### WHAT YOU NEED TO DO
Copy exactly the block of lines between the one containing "# The holes" and the one containing "bpy.data.objects.remove(obj)", inclusive.

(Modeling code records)
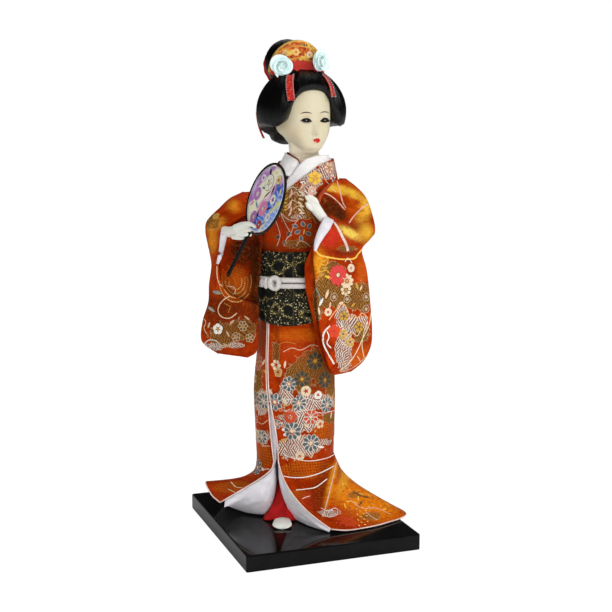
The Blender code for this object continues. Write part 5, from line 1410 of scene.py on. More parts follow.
leftSleeve = {
    "outer": [(103.0, 34.0), (107.0, 39.5), (112.6, 44.0), (122.7, 47.2), (147.3, 45.9), (166.7, 43.6), (179, 40.8),
        (184.7, 45.3), (189.2, 48.6), (200, 47.0), (210.6, 43.0), (216.4, 37.6), (221.5, 31.0)],
    "innerFront": [(103.0, 23.4), (107.0, 21.0), (119.7, 17.0), (136, 14.3), (155, 12.4), (167, 11.6), (179, 10.8),
        (184, 12.4), (192, 14.0), (199, 14.6), (205, 13.6), (212, 15.0), (217, 19.0), (221.5, 25.0)],
    "innerBack": [(103.0, 21.4), (107.0, 19.0), (120.6, 13.8), (142.3, 9.4), (155, 6.4), (167, 5.4), (172, 5.7),
        (181, 9.5), (192, 14.0), (203, 24.0), (212, 26.0), (221.5, 26.8)],
    "plane": [(103.0, -22.0, -11.0, 2.4), (108, -23.5, -11.0, 2.8), (130, -25.5, -9.0, 3.0), (172, -27.5, -8.0, 3.4),
        (190, -26.0, -6.0, 4.2), (203, -12.0, -3.0, 6.0), (214, -2.0, -1.0, 5.5), (221.5, 1.0, 0.0, 3.0)],
    "arms": [((26.0, 2.0, 214.0), (43.0, -5.0, 193.0), 8.6), ((43.0, -7.0, 190.0), (20.0, -24.0, 192.0), 7.6)],
    "creases": [(26.0, 175.5, -0.05, 3.2, 16, 3.2), (26.0, 205.0, -0.35, 3.6, 16, 3.2),
        (38.0, 185.0, 0.5, 1.6, 10, 2.2), (40.0, 199.0, 0.7, 1.4, 7, 2.0), (34.0, 150.0, 0.2, 0.7, 16, 4.0),
        (30.0, 130.0, -0.4, 0.6, 14, 4.0)],
    "fields": [(0, 333, 272, 12, 10), (0, 326, 290, 9, 18), (0, 358, 296, 14, 14), (0, 340, 298, 14, 12),
        (0, 361, 332, 8, 10), (0, 342, 352, 7, 12), (1, 347, 325, 12, 12), (1, 342, 312, 6, 8), (1, 362, 322, 7, 7),
        (1, 344, 350, 9, 20), (0, 347, 249, 9, 3), (0, 318, 300, 5, 20), (2, 355, 190, 12, 10), (2, 325, 262, 10, 8),
        (2, 366, 236, 8, 10)],
    # tints: painted shade in the hollow above the hand and along the sleeve's mouth, painted highlights on the
    # shoulder and outer side, and patches of red and orange
    "tintsAndPaintedLight": [(326, 203, 7, 8, 10, hollowShade, 0.97), (333, 208, 11, 8, 35, (0.09, 0.01, 0.004), 0.97),
        (341, 215, 6, 5, 20, (0.04, 0.006, 0.003), 0.95), (356, 227, 9, 4, 10, (0.3, 0.03, 0.006), 0.8),
        (330, 238, 10, 8, -40, (0.72, 0.03, 0.02), 0.85), (345, 253, 16, 3, 2, (0.28, 0.02, 0.008), 0.8),
        (330, 187, 8, 4, 10, yellow, 0.9), (342, 190, 9, 4, 20, yellow, 0.8), (354, 194, 11, 4, 25, yellow, 0.85),
        (364, 210, 7, 12, 20, yellow, 0.85), (354, 208, 8, 8, 0, (0.7, 0.1, 0.006), 0.8),
        (366, 232, 7, 8, 0, yellow, 0.6), (350, 233, 11, 4, 30, (1.0, 0.72, 0.12), 0.95),
        (320, 265, 6, 14, 0, (0.92, 0.38, 0.02), 0.75), (363, 270, 6, 16, 0, (0.7, 0.11, 0.008), 0.7),
        (359, 358, 12, 9, -40, (0.66, 0.1, 0.008), 0.9), (362, 190, 12, 5, 40, (0.66, 0.1, 0.008), 0.5),
        (334, 330, 5, 9, 0, (0.72, 0.05, 0.01), 0.85)],
    "flowers": ((338, 275, 6.6, 10, (0.72, 0.05, 0.045), None, cream, 90, 0.8, 0.2),
        (347, 281, 4.6, 9, cream, None, gold, 250, 0.62), (346, 290, 4.0, 7, cream, brown, gold, 270, 0.7),
        (334, 331, 4.6, 5, (0.74, 0.06, 0.015), None, red, 90, 0.6, 0.1),
        (344, 316, 3.6, 5, gold, brown, brown, 80, 0.6, 0.1), (359, 327, 3.8, 5, gold, brown, brown, 100, 0.6, 0.1),
        (343, 334, 3.6, 5, gold, cream, brown, 60, 0.6, 0.1), (350, 342, 3.4, 5, gold, cream, brown, 20, 0.6, 0.1),
        (366, 297, 2.6, 5, brown, cream, cream, 20), (366, 309, 2.6, 5, brown, cream, cream, 60),
        (334, 297, 2.6, 5, brown, cream, cream, 60), (347, 299, 2.4, 5, brown, cream, cream, 10),
        (328, 312, 2.6, 6, cream, None, red, 10), (351, 268, 2.6, 5, cream, white, gold, 30)),
    "leaves": ((327, 294, 6, 1.9, 70, cream), (321, 302, 6, 1.9, 60, white), (325, 268, 4, 1.6, 10, gold),
        (328, 277, 5, 1.6, 160, yellow), (322, 275, 4, 1.4, 30, gold), (357, 286, 5, 1.8, 110, gold),
        (330, 305, 4, 1.4, 80, pink), (341, 303, 4, 1.4, 20, cream), (355, 300, 5, 1.6, 130, brown),
        (319, 311, 5, 1.5, 100, cream), (353, 305, 4, 1.4, 40, gold), (361, 288, 4, 1.4, 60, cream)),
    "strokes": (([(336, 178), (339, 187), (341, 196), (343, 203), (346, 208)], 0.75, pink),
        ([(318, 194), (324, 193), (331, 196), (338, 202), (345, 210)], 0.75, pink),
        ([(349, 223), (354, 216), (361, 209), (369, 203)], 0.75, pink),
        ([(334, 222), (338, 228), (342, 236), (346, 244), (348, 251)], 1.6, (0.82, 0.66, 0.6)),
        ([(315.5, 250), (320, 255), (330, 257.5), (342, 259.3), (354, 258.5), (358, 254), (362, 249.5)], 1.0,
        (1.0, 0.62, 0.1)), ([(318, 257), (323, 262), (328, 258), (326, 265), (319, 263)], 0.5, yellow),
        ([(317, 268), (321, 272), (326, 270), (330, 274)], 0.5, yellow),
        ([(371, 313), (369, 325), (363, 338), (357, 351), (350, 362), (340, 371)], 0.7, cream),
        ([(368, 322), (364, 332), (362, 344), (363, 352), (364, 357)], 0.6, cream),
        ([(357, 356), (359, 359), (361, 362)], 0.5, cream), ([(340, 372), (350, 369), (358, 364), (366, 357)], 0.5,
        cream), ([(330, 326), (325, 331), (323, 337), (324, 345), (328, 353), (334, 364)], 1.1, white),
        ([(327, 331), (329, 337), (327, 343), (331, 348)], 0.8, white),
        ([(329, 320), (334, 313), (342, 304), (347, 309), (350, 320)], 0.7, (0.9, 0.45, 0.2)),
        ([(350, 320), (354, 315), (358, 318), (362, 313), (368, 318)], 0.7, (0.9, 0.45, 0.2)),
        ([(341, 322), (344, 330), (346, 334), (350, 324)], 0.5, cream),
        ([(347, 337), (352, 332), (357, 336), (361, 330)], 0.5, cream),
        ([(340, 340), (346, 345), (353, 341)], 0.5, cream), ([(315, 285), (318, 292), (321, 300)], 0.5, teal),
        ([(316, 318), (320, 330), (325, 345), (331, 358)], 0.5, dark),
        ([(329, 180), (332, 188), (336, 192)], 0.5, (0.86, 0.6, 0.3)),
        ([(345, 262), (348, 258), (352, 263)], 0.5, white)),
}
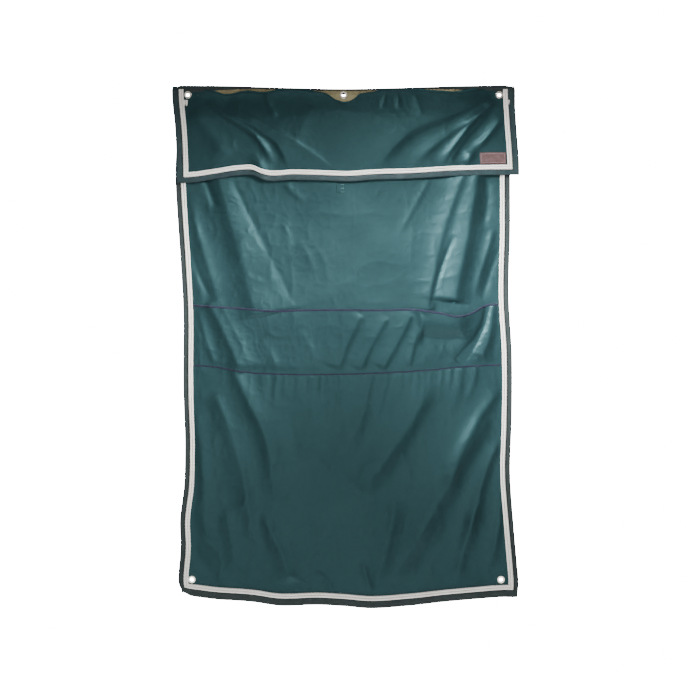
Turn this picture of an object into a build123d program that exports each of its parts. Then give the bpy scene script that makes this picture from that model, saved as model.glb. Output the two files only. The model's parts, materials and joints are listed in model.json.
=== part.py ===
from build123d import *
import os

# Stable curtain: a cloth drape that hangs across a stall front from three eyelets.
#
# A double main panel carries a wide pocket.  A storm flap folds down over its head, and
# lifts about the line just under the top eyelets.  Millimetres, +Z up, X to the right.
# The front of the curtain faces -Y.  The origin is on the axis of the centre top eyelet,
# in the plane of the main panel's front face.  The main panel hangs a little to the right
# of the flap's middle, so its own pieces are made about its middle and then moved across.

os.makedirs("parts", exist_ok=True)

# ---- driving dimensions: overall
CURTAIN_HEIGHT = 1800.0
FLAP_WIDTH = 1200.0
MAIN_WIDTH = 1180.0
MAIN_SHIFT = 10.0
FLAP_DROP = 330.0
HEAD_ABOVE_EYELET = 28.0

# ---- cloth, tape and cord
SHELL_THICKNESS = 1.5
LINING_THICKNESS = 1.0
FACING_THICKNESS = 1.2
FACING_HEIGHT = 110.0
TAPE_THICKNESS = 1.0
SIDE_BINDING = 18.0
BOTTOM_BINDING = 26.0
TOP_BINDING = 12.0
FLAP_SIDE_BINDING = 23.0
FLAP_BOTTOM_BINDING = 18.0
CORD_WIDTH = 8.0
CORD_HEIGHT = 5.5
CORD_GAP = 0.6
CORD_CORNER = 6.0
WEBBING_HEIGHT = 46.0
WEBBING_THICKNESS = 1.5

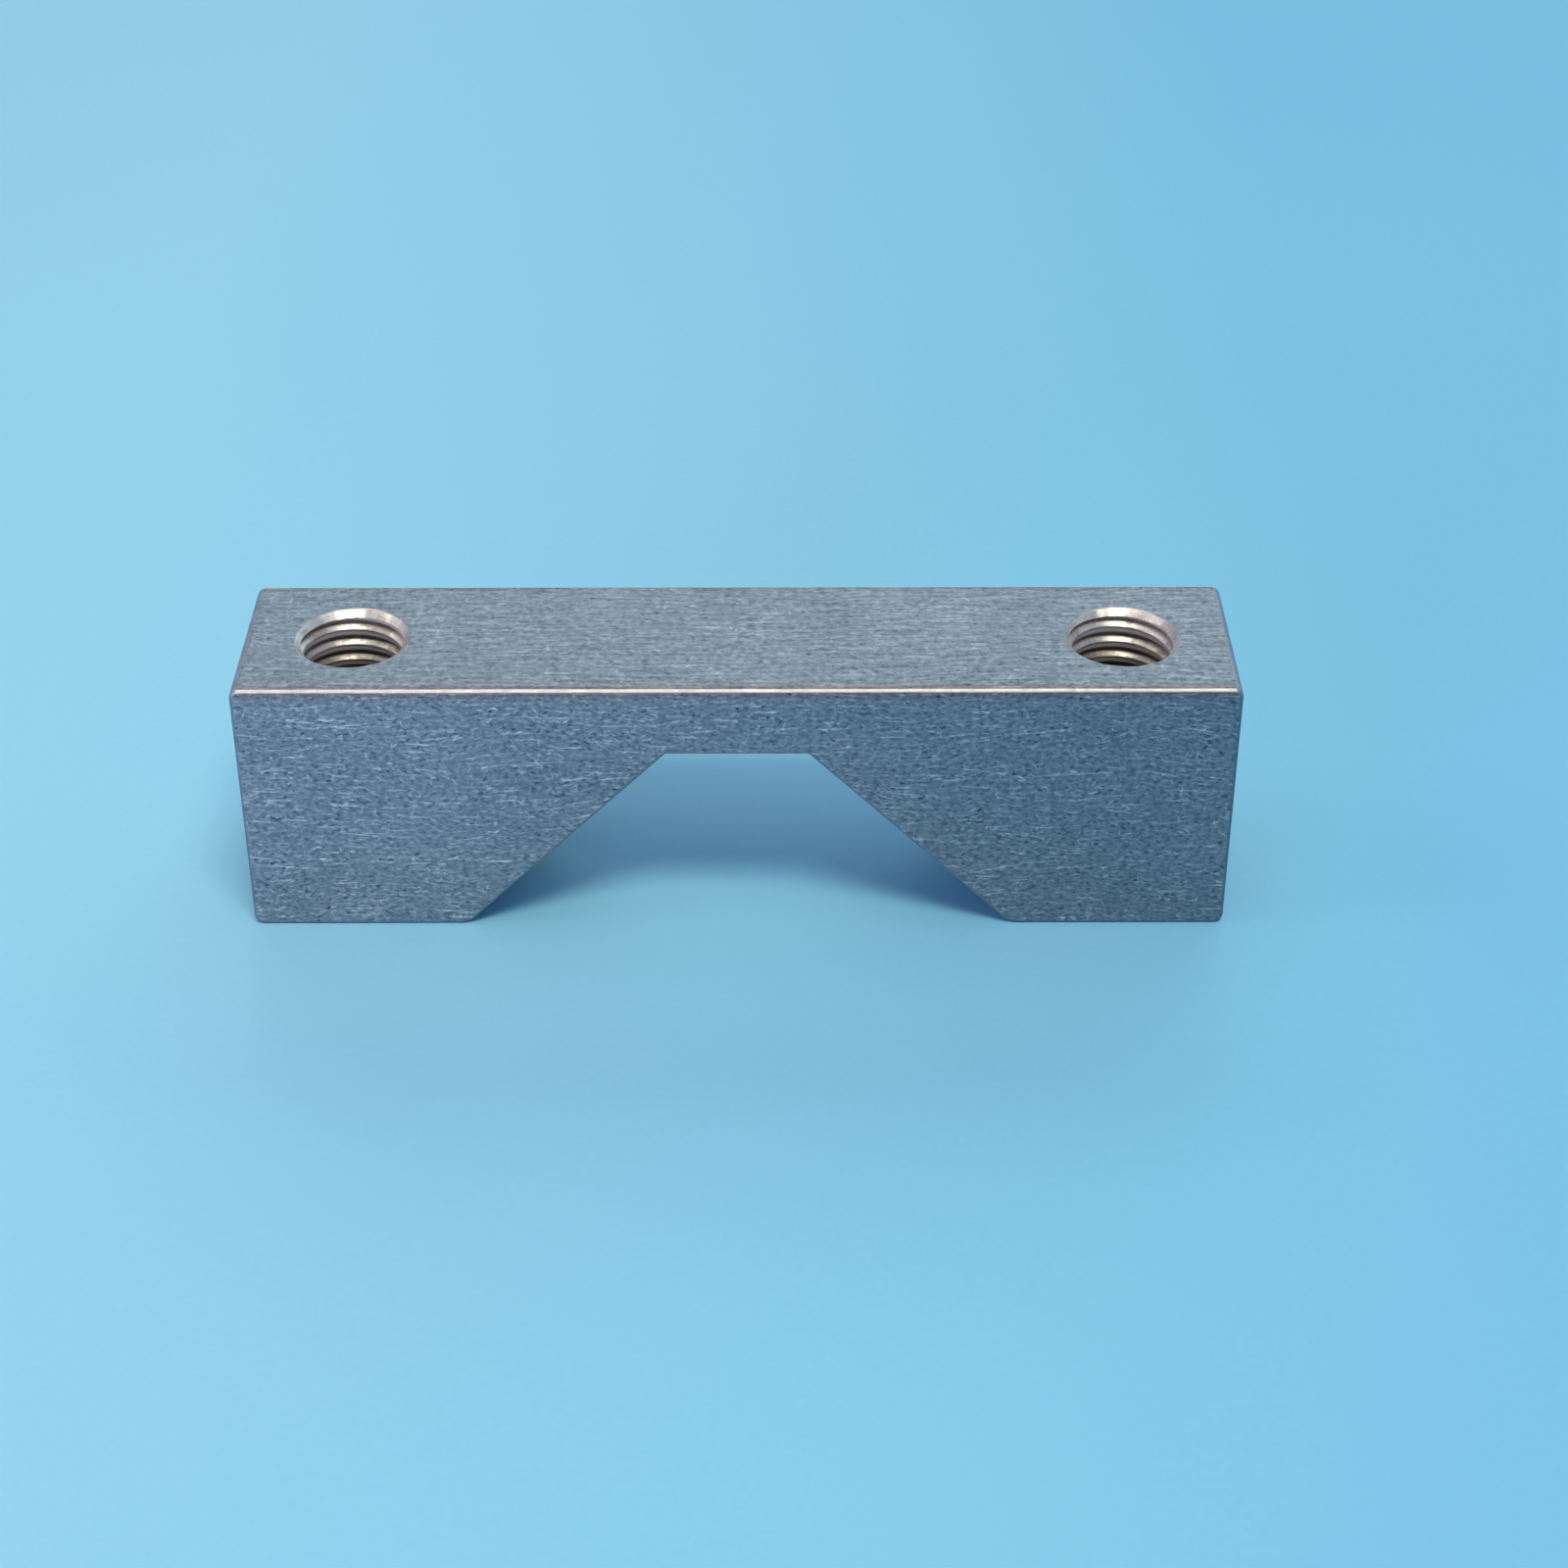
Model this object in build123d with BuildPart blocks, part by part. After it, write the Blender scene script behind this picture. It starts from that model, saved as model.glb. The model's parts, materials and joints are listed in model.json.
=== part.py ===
import os

from build123d import *

# Mounting block: a short rectangular steel bar with two tapped holes down through its
# ends, and a trapezoid relief milled across its underside that leaves two feet.
# X runs along the bar, Y across it to the back, and Z up. Sizes are millimetres.
# The origin is on the underside, at the middle of the bar's length and depth.

# Bar
length = 70.0
depth = 14.5
height = 19.8

# Relief across the underside, with both flanks at 45 degrees
relief_mouth = 39.0
relief_roof = 10.0
relief_height = (relief_mouth - relief_roof) / 2

# M8 x 1.25 holes, one down the middle of each foot. Each is bored out to the crests
# of its thread and countersunk at both mouths, and the fine thread itself isn't cut.
hole_count = 2
hole_spacing = 54.5
crest_radius = 3.5
countersink_radius = 4.1
countersink_angle = 90

# Corners and edges, rounded over by tumbling
outer_corner_radius = 0.7
mouth_corner_radius = 1.5
roof_corner_radius = 0.3
edge_radius = 0.5

with BuildPart() as mounting_block:
    # The front view is drawn whole, then its corners are rounded kind by kind.
    with BuildSketch(Plane.XZ) as front_view:
        with BuildLine():
            Polyline(
                (0, relief_height),
                (relief_roof / 2, relief_height),
                (relief_mouth / 2, 0),
                (length / 2, 0),
                (length / 2, height),
                (0, height),
            )
            mirror(about=Plane.YZ)
        make_face()
        roof_corners = front_view.vertices().group_by(Axis.Y)[1]
        fillet(roof_corners, roof_corner_radius)
        foot_corners = front_view.vertices().group_by(Axis.Y)[0]
        mouth_corners = foot_corners.sort_by(Axis.X)[1:3]
        fillet(mouth_corners, mouth_corner_radius)
        ends = front_view.vertices().group_by(Axis.X)
        fillet(ends[0] + ends[-1], outer_corner_radius)
    extrude(amount=depth / 2, both=True)

    # The front and back faces roll over into every face that meets them.
    faces_by_depth = mounting_block.faces().sort_by(Axis.Y)
    fillet(faces_by_depth[0].edges() + faces_by_depth[-1].edges(), edge_radius)

    # The holes go right through, and are countersunk from above and from below.
    for mouth_plane in (Plane.XY.offset(height), -Plane.XY):
        with Locations(mouth_plane):
            with GridLocations(hole_spacing, 0, hole_count, 1):
                CounterSinkHole(
                    radius=crest_radius,
                    counter_sink_radius=countersink_radius,
                    counter_sink_angle=countersink_angle,
                )

os.makedirs("parts", exist_ok=True)
mounting_block.part.label = "mounting_block"
export_step(mounting_block.part, "parts/mounting_block.step")
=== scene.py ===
import json
import math

import bmesh
import bpy
from mathutils import Matrix, Vector


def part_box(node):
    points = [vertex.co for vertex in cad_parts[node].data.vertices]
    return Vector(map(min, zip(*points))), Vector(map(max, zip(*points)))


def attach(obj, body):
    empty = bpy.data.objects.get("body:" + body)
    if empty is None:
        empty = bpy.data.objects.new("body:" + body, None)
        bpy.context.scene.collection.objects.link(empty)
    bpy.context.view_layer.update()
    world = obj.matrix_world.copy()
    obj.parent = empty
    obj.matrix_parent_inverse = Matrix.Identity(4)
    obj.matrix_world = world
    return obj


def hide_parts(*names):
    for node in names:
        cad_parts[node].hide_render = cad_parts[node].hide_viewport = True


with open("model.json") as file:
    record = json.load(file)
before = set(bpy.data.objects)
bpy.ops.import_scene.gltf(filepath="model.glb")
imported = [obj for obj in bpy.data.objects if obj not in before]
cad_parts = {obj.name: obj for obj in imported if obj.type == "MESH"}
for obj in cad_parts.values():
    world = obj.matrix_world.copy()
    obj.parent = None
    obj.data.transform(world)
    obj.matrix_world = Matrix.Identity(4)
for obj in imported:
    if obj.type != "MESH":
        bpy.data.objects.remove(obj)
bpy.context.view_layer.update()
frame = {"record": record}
blockLow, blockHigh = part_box("mounting_block")
mounts = {mount["name"]: mount for mount in frame["record"]["mounts"]}
holeMounts = (mounts["tapped_hole_left"], mounts["tapped_hole_right"])
mm = 0.001
touching = 0.01 * mm  # closer than this counts as the same place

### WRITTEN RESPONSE
    # The holes go right through, and are countersunk from above and from below.
    for mouth_plane in (Plane.XY.offset(height), -Plane.XY):
        with Locations(mouth_plane):
            with GridLocations(hole_spacing, 0, hole_count, 1):
                CounterSinkHole(
                    radius=crest_radius,
                    counter_sink_radius=countersink_radius,
                    counter_sink_angle=countersink_angle,
                )

os.makedirs("parts", exist_ok=True)
mounting_block.part.label = "mounting_block"
export_step(mounting_block.part, "parts/mounting_block.step")
=== scene.py ===
import json
import math

import bmesh
import bpy
from mathutils import Matrix, Vector


def part_box(node):
    points = [vertex.co for vertex in cad_parts[node].data.vertices]
    return Vector(map(min, zip(*points))), Vector(map(max, zip(*points)))


def attach(obj, body):
    empty = bpy.data.objects.get("body:" + body)
    if empty is None:
        empty = bpy.data.objects.new("body:" + body, None)
        bpy.context.scene.collection.objects.link(empty)
    bpy.context.view_layer.update()
    world = obj.matrix_world.copy()
    obj.parent = empty
    obj.matrix_parent_inverse = Matrix.Identity(4)
    obj.matrix_world = world
    return obj


def hide_parts(*names):
    for node in names:
        cad_parts[node].hide_render = cad_parts[node].hide_viewport = True


with open("model.json") as file:
    record = json.load(file)
before = set(bpy.data.objects)
bpy.ops.import_scene.gltf(filepath="model.glb")
imported = [obj for obj in bpy.data.objects if obj not in before]
cad_parts = {obj.name: obj for obj in imported if obj.type == "MESH"}
for obj in cad_parts.values():
    world = obj.matrix_world.copy()
    obj.parent = None
    obj.data.transform(world)
    obj.matrix_world = Matrix.Identity(4)
for obj in imported:
    if obj.type != "MESH":
        bpy.data.objects.remove(obj)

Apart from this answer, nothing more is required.